This review, by Ralph Partridge, of Taken at the Flood, appeared in the New Statesman in January 1949. At that point Mrs Christie has been ‘reappearing’ for almost thirty years and Partridge was a consistent admirer. In his reviews he often used a chess analogy to explain Mrs Christie’s ingenuity in plot construction and reader misdirection, but this clever bull-fighting simile, while more bloodthirsty, is even more telling; especially the comparison between ‘red herring’ and ‘red cape’. It was reprinted for many years on hardback reissues of her books. And although it appeared almost half-a-century later, it applies even more so to her first masterpiece from twenty-three years earlier: The Murder of Roger Ackroyd.
Throughout this book, Christie ‘allows the bull closer to her chest’ than in any of her later novels; it is a masterpiece of reader misdirection.
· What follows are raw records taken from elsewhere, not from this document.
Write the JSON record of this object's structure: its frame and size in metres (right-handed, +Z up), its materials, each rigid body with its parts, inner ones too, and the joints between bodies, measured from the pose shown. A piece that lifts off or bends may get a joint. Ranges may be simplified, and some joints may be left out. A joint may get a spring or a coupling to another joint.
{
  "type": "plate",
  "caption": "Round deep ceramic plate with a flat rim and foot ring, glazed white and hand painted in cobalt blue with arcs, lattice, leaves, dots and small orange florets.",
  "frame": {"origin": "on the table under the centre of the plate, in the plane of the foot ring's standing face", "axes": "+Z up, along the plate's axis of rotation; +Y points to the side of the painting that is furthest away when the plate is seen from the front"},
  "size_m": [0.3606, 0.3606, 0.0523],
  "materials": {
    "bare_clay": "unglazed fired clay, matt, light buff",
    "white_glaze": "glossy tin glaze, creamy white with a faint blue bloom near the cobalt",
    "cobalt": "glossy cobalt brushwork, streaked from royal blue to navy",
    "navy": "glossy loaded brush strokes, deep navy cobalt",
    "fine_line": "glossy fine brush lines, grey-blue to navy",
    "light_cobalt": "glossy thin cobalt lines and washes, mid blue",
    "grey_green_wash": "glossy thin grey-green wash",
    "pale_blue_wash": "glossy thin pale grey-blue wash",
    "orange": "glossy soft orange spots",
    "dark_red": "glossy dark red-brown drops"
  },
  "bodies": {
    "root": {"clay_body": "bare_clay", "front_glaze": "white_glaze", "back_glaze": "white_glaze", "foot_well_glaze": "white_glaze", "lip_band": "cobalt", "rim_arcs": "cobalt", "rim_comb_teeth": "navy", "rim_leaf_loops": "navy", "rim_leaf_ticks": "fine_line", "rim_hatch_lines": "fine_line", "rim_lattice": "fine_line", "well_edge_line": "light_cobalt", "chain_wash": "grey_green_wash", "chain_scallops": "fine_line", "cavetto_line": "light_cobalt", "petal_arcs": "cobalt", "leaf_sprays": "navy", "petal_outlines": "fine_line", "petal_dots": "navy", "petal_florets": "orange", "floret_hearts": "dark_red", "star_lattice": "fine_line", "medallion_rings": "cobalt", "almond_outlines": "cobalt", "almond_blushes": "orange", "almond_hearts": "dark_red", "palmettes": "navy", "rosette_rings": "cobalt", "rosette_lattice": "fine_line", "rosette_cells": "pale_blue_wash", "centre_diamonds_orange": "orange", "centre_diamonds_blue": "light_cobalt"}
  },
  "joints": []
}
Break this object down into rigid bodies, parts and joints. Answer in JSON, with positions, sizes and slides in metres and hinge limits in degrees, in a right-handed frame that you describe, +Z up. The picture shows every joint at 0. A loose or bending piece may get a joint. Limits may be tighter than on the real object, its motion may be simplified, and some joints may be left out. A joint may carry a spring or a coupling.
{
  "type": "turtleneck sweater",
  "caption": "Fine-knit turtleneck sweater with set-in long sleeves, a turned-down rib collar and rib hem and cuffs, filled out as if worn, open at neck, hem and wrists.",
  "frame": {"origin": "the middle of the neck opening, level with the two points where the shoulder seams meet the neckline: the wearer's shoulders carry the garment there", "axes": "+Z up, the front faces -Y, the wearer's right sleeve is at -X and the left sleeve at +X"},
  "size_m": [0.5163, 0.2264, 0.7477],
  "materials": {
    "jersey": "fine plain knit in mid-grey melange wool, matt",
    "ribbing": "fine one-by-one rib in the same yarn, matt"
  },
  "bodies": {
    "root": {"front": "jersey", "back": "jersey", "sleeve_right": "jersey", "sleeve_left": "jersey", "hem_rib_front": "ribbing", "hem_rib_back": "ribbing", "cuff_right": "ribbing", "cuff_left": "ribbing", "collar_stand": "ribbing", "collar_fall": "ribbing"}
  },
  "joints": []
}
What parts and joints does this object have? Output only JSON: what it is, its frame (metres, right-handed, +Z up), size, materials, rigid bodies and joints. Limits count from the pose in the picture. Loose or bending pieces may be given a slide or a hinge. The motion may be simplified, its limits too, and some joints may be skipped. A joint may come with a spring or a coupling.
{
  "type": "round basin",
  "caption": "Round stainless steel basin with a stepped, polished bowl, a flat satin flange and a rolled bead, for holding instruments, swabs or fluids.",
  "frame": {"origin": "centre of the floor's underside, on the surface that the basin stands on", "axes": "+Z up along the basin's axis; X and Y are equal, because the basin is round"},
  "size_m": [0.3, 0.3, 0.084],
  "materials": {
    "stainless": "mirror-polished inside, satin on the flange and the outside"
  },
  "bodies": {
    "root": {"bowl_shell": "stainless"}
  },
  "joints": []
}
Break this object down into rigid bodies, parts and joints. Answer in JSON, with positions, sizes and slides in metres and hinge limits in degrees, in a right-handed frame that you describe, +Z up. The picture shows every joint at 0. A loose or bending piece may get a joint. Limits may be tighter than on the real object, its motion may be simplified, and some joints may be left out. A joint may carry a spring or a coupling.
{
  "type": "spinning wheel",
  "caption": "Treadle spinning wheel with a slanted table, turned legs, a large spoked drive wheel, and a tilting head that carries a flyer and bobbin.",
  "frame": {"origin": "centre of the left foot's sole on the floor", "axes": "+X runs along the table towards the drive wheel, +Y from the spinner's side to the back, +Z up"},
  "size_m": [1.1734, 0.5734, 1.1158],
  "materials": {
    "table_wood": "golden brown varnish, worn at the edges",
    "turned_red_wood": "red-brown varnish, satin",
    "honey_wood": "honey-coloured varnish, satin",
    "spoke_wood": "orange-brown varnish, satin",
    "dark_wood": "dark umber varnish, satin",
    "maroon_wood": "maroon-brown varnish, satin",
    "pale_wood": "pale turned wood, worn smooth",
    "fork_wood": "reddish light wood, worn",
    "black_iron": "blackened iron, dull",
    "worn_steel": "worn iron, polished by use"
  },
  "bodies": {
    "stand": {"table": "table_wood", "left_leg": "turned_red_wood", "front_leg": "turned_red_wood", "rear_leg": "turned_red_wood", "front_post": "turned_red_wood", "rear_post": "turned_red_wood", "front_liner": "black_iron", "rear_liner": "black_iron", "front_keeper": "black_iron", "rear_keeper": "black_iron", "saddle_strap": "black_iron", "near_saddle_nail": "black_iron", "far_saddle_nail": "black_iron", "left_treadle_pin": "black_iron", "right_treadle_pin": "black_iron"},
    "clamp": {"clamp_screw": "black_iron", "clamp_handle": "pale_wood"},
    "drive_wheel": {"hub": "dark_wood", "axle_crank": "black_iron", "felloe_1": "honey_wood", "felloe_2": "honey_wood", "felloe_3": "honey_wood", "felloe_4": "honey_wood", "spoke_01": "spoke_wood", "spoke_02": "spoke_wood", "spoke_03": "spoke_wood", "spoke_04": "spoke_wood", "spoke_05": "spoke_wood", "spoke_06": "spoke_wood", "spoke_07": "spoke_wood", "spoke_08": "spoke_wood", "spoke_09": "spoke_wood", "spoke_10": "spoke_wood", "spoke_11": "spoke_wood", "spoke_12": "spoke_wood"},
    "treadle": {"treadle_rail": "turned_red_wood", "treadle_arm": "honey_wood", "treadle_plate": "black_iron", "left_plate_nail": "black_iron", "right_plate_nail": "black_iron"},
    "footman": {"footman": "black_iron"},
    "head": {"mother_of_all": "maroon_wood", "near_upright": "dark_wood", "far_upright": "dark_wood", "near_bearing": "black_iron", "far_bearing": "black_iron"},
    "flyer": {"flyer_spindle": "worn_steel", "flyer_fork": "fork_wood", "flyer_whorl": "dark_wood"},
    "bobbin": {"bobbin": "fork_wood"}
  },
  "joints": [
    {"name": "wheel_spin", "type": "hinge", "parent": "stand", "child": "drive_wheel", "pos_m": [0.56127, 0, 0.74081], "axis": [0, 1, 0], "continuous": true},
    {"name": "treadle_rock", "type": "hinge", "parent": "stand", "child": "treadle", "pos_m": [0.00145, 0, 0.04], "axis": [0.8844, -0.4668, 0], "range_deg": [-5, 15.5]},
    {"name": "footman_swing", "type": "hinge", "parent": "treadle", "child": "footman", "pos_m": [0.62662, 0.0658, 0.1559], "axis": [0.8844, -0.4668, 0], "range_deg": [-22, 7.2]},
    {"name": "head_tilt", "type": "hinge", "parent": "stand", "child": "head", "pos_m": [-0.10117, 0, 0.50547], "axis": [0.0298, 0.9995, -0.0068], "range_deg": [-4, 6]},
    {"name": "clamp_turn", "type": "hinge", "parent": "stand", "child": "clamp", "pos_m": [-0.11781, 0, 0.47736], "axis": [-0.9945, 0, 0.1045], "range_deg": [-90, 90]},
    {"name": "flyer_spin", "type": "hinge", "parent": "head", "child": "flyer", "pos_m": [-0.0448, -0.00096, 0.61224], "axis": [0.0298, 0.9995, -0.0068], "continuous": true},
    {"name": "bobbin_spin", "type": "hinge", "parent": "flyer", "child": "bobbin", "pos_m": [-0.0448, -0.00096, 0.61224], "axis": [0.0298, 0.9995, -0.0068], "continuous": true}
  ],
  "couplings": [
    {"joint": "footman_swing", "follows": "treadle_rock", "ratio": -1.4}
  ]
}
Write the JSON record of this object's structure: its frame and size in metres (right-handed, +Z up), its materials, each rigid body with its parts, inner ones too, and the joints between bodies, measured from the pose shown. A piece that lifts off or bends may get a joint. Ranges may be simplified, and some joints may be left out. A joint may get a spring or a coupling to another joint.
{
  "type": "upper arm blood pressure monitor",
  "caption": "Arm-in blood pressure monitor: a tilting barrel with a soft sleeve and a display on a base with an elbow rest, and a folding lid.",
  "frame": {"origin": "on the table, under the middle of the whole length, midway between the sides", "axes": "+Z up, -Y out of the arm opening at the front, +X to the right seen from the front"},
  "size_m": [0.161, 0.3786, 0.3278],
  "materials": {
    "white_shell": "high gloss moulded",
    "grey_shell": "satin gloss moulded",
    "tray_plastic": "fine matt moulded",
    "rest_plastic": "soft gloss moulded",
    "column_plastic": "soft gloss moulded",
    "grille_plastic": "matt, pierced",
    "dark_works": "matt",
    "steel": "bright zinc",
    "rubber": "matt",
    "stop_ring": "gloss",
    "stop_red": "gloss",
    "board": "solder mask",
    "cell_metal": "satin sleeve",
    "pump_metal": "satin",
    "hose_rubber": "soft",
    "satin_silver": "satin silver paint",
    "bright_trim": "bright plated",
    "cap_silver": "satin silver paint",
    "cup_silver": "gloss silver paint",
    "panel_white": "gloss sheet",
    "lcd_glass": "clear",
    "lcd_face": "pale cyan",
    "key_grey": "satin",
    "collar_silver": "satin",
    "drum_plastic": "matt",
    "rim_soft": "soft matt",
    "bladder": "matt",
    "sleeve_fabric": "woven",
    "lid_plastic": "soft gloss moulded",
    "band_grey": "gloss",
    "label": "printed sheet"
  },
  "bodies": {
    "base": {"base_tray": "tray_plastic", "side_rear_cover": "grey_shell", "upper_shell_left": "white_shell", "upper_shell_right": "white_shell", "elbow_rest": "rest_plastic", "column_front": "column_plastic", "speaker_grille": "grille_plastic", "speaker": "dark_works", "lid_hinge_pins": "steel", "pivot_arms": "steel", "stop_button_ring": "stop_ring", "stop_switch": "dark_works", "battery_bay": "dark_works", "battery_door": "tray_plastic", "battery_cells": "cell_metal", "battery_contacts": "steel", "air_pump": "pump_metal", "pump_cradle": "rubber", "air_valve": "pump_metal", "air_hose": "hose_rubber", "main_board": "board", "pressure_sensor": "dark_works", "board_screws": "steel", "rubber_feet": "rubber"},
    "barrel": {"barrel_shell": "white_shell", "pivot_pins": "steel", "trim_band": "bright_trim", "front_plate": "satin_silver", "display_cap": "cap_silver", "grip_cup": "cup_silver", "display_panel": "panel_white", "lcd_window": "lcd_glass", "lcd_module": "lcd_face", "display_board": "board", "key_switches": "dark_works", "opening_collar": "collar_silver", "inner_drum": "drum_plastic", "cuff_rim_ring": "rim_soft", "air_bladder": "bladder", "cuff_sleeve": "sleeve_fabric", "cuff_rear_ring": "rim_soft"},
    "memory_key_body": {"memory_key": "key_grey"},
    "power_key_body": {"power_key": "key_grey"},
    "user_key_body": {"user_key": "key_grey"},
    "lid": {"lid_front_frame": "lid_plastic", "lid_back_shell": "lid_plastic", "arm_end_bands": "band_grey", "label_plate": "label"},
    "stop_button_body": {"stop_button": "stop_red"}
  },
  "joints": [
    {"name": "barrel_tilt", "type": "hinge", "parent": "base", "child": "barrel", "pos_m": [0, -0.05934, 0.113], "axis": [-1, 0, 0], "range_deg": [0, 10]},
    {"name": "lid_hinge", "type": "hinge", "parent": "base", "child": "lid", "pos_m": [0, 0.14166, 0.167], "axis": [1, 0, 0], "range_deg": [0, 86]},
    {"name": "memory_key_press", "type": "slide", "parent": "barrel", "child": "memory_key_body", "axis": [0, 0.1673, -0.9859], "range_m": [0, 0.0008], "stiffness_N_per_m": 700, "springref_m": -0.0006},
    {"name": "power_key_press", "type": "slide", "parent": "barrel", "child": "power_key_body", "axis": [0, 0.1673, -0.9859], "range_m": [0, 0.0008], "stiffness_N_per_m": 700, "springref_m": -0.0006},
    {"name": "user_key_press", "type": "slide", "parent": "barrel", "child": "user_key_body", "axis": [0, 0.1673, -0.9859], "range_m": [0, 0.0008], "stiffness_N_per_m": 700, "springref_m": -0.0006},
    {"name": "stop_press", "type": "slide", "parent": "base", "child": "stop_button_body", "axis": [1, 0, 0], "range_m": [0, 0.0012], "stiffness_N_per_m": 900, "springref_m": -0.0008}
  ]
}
By a judicious blend of inclusion and omission, she manages, through her narrator, to tell the truth, while successfully concealing the whole truth, of the murder in King’s Abbot. There is no finer example of ‘playing the game’ in the entire genre. If Agatha Christie had never published another word, her name would still be respected today, a century later; her ingenious daring earned her an unassailable place in Golden Age history. Sadly, the only mention of this novel in her Notebooks is a brief, and incomplete, list of characters – nothing else.
At first glance, and, indeed, for much of its length, The Murder of Roger Ackroyd is like many other detective novels published in the newly developing Golden Age: country village, local wealthy landowner stabbed in his study, impecunious relatives acting suspiciously, stolid secretary, enigmatic butler, inscrutable housekeeper, respected local doctor, and his gossipy spinster sister. Throw in a little romance, a mysterious stranger, some telltale footprints, and an inexplicable disappearance; add a baffled local investigator and a resident professional detective (retired) and you have the ingredients of hundreds, or even thousands, of Golden Age novels.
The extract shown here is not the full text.